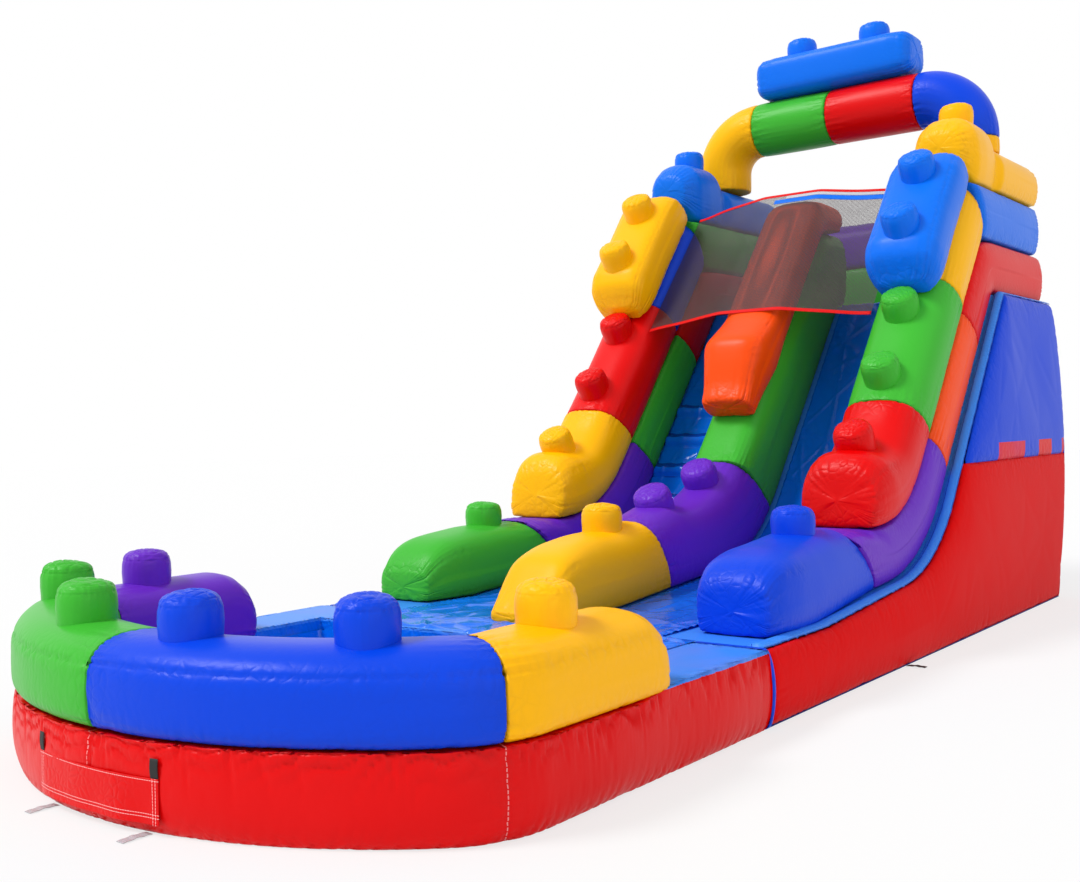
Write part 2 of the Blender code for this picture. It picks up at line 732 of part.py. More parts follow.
def bed_normal(y):
    """Direction square to the bed at y, which halves the corners of the path."""
    before = straight_before(y)
    after = straight_before(y + SEAM_GAP)
    angle = (before + after) / 2
    return Vector((0, -sin(angle), cos(angle))) / cos((after - before) / 2)


def bed_point(y, height, x):
    """A point at a height above the bed, square to it."""
    return Vector((x, y, bed_height(y))) + bed_normal(y) * height


def bed_panel():
    """The top of the body under lanes and walls, with the riser at its front and the platform's floor."""
    front = SLIDE_FRONT_Y
    half = HALF_WIDTH - panel_top_inset(front) - SHEET - SEAM_GAP
    sides = ((-half, 0), (half, 0), (half, SHEET), (-half, SHEET))
    rings = [[Vector((x, front + back, GROUND_SHEET_TOP)) for x, back in sides]]
    rings.append([Vector((x, front + back, BASE_HEIGHT - back)) for x, back in sides])
    for y in BED_PLACES[1:]:
        half = HALF_WIDTH - panel_top_inset(y) - SHEET - SEAM_GAP
        rings.append([bed_point(y, height, x) for x, height in (
            (-half, 0), (half, 0), (half, -SHEET), (-half, -SHEET))])
    add_piece("bed_panel", mesh_from_rings(rings), PALE_BLUE)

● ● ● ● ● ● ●

## [Prompt]
Please write out exactly the lines from the start of the data through the line that contains "return Vector((0, -sin(angle), cos(angle)))", both ends included, and nothing else.

## [Written reply]
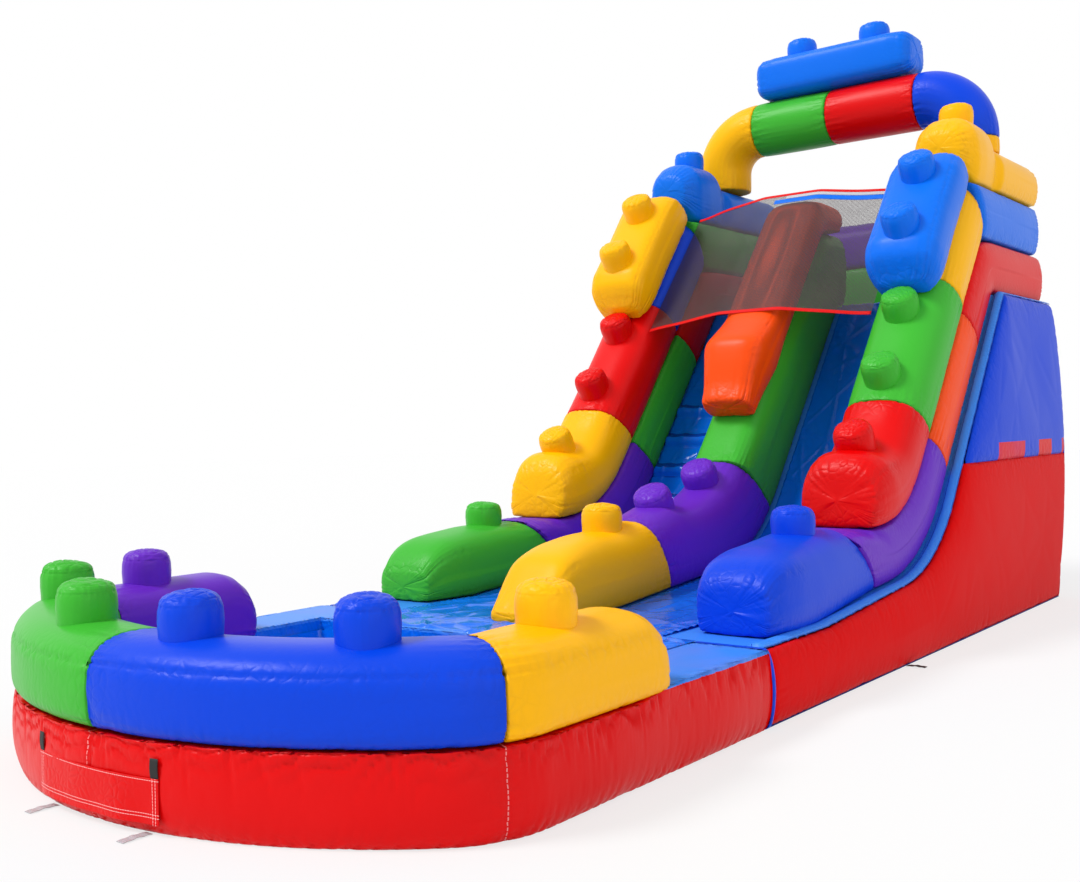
Write part 2 of the Blender code for this picture. It picks up at line 732 of part.py. More parts follow.
def bed_normal(y):
    """Direction square to the bed at y, which halves the corners of the path."""
    before = straight_before(y)
    after = straight_before(y + SEAM_GAP)
    angle = (before + after) / 2
    return Vector((0, -sin(angle), cos(angle))) / cos((after - before) / 2)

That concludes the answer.